> SUPPLIED INFORMATION
--- BEGIN ---
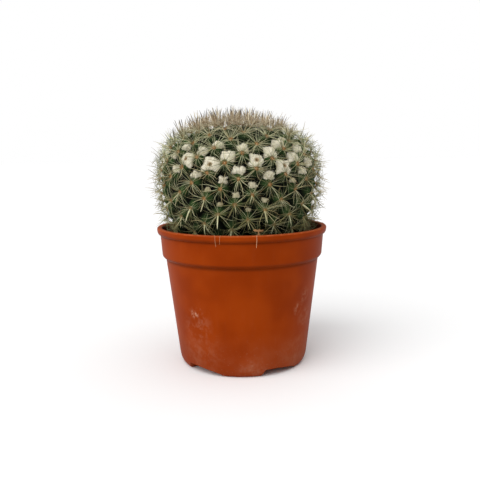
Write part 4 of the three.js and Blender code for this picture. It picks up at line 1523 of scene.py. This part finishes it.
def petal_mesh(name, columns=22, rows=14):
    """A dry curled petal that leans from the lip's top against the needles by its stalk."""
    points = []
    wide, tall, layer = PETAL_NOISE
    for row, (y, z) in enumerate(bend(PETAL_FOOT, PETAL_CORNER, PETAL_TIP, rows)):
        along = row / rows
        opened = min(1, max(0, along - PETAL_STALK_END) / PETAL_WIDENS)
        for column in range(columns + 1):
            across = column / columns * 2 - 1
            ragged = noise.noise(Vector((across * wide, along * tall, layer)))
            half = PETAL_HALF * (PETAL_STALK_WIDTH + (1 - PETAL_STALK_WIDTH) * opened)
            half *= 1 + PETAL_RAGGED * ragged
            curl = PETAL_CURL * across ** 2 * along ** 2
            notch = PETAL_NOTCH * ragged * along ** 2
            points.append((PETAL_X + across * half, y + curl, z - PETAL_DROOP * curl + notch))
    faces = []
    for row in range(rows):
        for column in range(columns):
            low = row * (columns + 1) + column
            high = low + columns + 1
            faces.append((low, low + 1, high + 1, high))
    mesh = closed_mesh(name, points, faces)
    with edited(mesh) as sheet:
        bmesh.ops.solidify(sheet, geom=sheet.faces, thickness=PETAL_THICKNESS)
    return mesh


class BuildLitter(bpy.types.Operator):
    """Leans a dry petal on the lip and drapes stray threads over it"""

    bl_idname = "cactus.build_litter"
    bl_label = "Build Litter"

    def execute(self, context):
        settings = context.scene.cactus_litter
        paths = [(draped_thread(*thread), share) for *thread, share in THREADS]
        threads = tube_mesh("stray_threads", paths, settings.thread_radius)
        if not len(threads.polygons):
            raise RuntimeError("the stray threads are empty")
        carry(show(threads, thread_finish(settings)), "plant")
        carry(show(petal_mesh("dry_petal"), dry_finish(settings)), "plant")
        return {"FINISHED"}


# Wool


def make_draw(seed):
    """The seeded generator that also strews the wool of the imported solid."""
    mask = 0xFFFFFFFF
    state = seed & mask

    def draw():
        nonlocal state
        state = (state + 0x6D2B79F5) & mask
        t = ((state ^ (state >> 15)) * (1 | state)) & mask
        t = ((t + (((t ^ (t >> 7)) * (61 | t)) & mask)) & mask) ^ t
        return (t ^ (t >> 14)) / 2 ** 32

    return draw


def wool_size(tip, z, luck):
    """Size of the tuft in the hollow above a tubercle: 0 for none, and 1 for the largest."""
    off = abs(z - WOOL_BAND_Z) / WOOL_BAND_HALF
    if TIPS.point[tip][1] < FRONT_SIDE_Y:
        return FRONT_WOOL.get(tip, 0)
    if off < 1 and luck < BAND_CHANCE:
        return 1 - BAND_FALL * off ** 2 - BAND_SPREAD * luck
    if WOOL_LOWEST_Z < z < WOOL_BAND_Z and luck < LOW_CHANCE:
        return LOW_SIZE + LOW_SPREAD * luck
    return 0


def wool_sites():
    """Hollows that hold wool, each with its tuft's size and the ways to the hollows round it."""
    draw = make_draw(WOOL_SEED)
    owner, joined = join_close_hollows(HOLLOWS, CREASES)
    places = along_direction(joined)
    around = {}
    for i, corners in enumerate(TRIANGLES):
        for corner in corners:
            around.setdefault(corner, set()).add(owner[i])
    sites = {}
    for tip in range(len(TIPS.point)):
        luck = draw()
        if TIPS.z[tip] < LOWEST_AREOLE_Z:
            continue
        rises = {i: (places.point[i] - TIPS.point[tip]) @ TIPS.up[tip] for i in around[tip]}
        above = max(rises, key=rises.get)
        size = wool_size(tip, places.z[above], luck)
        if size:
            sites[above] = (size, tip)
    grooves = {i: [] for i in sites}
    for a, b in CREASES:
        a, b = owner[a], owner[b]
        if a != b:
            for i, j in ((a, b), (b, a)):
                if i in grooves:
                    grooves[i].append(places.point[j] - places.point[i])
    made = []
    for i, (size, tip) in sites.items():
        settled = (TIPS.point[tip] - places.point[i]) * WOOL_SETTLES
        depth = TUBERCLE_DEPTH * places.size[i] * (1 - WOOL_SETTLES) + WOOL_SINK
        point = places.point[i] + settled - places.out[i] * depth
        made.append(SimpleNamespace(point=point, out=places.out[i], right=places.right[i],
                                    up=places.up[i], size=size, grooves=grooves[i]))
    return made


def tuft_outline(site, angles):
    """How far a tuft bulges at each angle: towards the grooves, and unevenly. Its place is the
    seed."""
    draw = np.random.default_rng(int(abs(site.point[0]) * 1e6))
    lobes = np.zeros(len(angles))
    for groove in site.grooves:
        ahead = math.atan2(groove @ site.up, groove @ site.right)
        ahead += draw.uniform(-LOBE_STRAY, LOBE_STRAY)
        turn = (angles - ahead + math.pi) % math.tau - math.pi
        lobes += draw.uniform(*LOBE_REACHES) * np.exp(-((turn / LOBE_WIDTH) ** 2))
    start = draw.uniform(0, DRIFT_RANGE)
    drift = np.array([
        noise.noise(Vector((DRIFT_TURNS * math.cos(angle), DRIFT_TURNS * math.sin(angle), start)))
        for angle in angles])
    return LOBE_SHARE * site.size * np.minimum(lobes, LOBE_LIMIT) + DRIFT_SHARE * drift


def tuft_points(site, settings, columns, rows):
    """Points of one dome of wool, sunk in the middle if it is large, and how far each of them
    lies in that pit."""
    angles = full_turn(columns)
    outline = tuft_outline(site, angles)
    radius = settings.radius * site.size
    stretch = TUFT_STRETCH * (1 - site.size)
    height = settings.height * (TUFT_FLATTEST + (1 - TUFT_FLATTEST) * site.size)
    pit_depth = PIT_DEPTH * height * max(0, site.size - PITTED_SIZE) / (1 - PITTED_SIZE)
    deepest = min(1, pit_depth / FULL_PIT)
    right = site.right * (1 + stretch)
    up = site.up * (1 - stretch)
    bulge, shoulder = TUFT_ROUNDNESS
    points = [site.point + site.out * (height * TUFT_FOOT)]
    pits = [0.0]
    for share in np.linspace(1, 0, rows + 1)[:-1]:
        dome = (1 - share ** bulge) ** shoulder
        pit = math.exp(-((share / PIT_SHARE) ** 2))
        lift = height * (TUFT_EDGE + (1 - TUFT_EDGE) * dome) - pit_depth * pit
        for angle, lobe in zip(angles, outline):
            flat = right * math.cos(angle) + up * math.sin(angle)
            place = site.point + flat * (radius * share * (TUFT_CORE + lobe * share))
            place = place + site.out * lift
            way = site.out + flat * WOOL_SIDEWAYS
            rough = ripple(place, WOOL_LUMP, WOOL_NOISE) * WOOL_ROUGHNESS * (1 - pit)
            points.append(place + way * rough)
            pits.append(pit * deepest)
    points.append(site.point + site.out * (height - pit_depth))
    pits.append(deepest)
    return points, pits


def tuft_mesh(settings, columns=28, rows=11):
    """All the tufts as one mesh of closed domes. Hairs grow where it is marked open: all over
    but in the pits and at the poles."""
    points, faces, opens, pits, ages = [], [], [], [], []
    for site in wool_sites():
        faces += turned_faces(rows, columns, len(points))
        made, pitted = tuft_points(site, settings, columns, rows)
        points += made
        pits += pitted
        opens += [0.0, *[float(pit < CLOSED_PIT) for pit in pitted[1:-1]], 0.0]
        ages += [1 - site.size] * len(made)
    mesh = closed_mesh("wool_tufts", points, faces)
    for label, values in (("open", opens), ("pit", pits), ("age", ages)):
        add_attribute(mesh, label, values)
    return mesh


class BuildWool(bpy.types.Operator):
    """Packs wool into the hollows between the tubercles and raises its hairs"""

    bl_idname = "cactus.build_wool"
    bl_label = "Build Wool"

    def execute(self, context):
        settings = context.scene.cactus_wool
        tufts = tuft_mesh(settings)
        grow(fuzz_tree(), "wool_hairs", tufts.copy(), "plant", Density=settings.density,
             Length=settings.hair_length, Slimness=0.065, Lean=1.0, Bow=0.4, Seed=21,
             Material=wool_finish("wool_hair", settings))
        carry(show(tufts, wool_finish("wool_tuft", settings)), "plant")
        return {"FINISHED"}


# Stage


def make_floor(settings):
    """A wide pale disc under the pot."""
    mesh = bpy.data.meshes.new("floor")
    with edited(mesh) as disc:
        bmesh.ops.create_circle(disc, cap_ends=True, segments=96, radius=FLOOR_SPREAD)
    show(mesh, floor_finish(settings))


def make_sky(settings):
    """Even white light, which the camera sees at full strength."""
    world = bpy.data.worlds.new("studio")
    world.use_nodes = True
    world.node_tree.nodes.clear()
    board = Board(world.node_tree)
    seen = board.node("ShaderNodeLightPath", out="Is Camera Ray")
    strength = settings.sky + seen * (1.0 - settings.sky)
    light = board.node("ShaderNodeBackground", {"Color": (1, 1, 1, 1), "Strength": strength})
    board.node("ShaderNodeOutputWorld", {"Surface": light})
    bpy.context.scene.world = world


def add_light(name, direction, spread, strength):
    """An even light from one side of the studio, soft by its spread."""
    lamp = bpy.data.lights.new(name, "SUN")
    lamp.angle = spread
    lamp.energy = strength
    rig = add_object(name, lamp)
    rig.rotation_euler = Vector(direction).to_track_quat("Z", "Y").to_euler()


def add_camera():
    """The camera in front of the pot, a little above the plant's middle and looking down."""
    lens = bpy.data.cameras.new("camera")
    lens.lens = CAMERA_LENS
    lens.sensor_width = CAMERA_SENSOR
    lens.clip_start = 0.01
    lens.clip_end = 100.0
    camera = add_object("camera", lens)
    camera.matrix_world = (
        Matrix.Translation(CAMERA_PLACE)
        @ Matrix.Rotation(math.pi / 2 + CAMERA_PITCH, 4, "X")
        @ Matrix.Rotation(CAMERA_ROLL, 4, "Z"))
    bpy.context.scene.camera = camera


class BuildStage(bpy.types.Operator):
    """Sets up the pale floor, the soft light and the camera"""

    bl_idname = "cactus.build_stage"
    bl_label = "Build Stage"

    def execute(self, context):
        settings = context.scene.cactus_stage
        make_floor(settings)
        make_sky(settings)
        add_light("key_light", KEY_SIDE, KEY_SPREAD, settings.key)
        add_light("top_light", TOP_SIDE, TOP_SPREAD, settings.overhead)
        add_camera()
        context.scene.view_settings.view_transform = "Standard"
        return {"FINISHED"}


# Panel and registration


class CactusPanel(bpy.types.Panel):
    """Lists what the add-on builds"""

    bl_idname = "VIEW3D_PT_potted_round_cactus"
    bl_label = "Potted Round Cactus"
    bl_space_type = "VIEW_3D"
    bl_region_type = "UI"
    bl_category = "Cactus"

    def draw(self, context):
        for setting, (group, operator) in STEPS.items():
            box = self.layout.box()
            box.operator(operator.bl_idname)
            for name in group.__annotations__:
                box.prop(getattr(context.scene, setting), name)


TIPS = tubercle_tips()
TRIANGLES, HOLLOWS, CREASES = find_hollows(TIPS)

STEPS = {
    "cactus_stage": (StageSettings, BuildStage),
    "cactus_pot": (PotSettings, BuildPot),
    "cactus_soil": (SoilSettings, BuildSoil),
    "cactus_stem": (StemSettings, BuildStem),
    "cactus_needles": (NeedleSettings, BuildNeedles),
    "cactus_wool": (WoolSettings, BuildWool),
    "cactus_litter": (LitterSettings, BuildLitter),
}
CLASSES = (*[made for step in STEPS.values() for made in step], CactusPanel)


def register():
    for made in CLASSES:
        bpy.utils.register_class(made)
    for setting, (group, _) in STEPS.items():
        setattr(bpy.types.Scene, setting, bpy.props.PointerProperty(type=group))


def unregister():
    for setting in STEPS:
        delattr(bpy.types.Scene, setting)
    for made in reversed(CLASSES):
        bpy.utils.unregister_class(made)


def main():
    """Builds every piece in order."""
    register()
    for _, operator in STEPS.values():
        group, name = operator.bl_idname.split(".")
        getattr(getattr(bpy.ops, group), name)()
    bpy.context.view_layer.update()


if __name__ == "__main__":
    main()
--- END ---
> PROBLEM REQUIREMENTS
What are the exact lines from the beginning of the material through the line containing "a dry petal"? Write out those lines alone.

> SOLVED PROBLEM
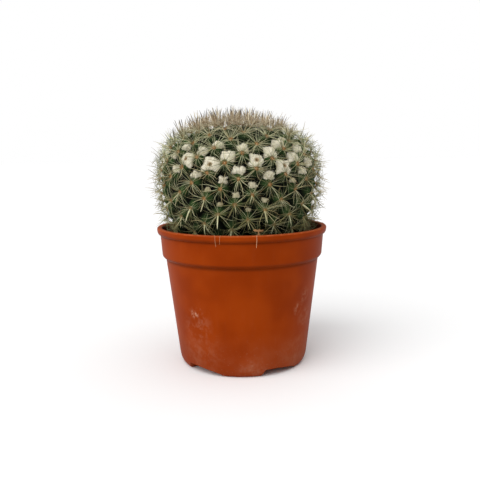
Write part 4 of the three.js and Blender code for this picture. It picks up at line 1523 of scene.py. This part finishes it.
def petal_mesh(name, columns=22, rows=14):
    """A dry curled petal that leans from the lip's top against the needles by its stalk."""
    points = []
    wide, tall, layer = PETAL_NOISE
    for row, (y, z) in enumerate(bend(PETAL_FOOT, PETAL_CORNER, PETAL_TIP, rows)):
        along = row / rows
        opened = min(1, max(0, along - PETAL_STALK_END) / PETAL_WIDENS)
        for column in range(columns + 1):
            across = column / columns * 2 - 1
            ragged = noise.noise(Vector((across * wide, along * tall, layer)))
            half = PETAL_HALF * (PETAL_STALK_WIDTH + (1 - PETAL_STALK_WIDTH) * opened)
            half *= 1 + PETAL_RAGGED * ragged
            curl = PETAL_CURL * across ** 2 * along ** 2
            notch = PETAL_NOTCH * ragged * along ** 2
            points.append((PETAL_X + across * half, y + curl, z - PETAL_DROOP * curl + notch))
    faces = []
    for row in range(rows):
        for column in range(columns):
            low = row * (columns + 1) + column
            high = low + columns + 1
            faces.append((low, low + 1, high + 1, high))
    mesh = closed_mesh(name, points, faces)
    with edited(mesh) as sheet:
        bmesh.ops.solidify(sheet, geom=sheet.faces, thickness=PETAL_THICKNESS)
    return mesh


class BuildLitter(bpy.types.Operator):
    """Leans a dry petal on the lip and drapes stray threads over it"""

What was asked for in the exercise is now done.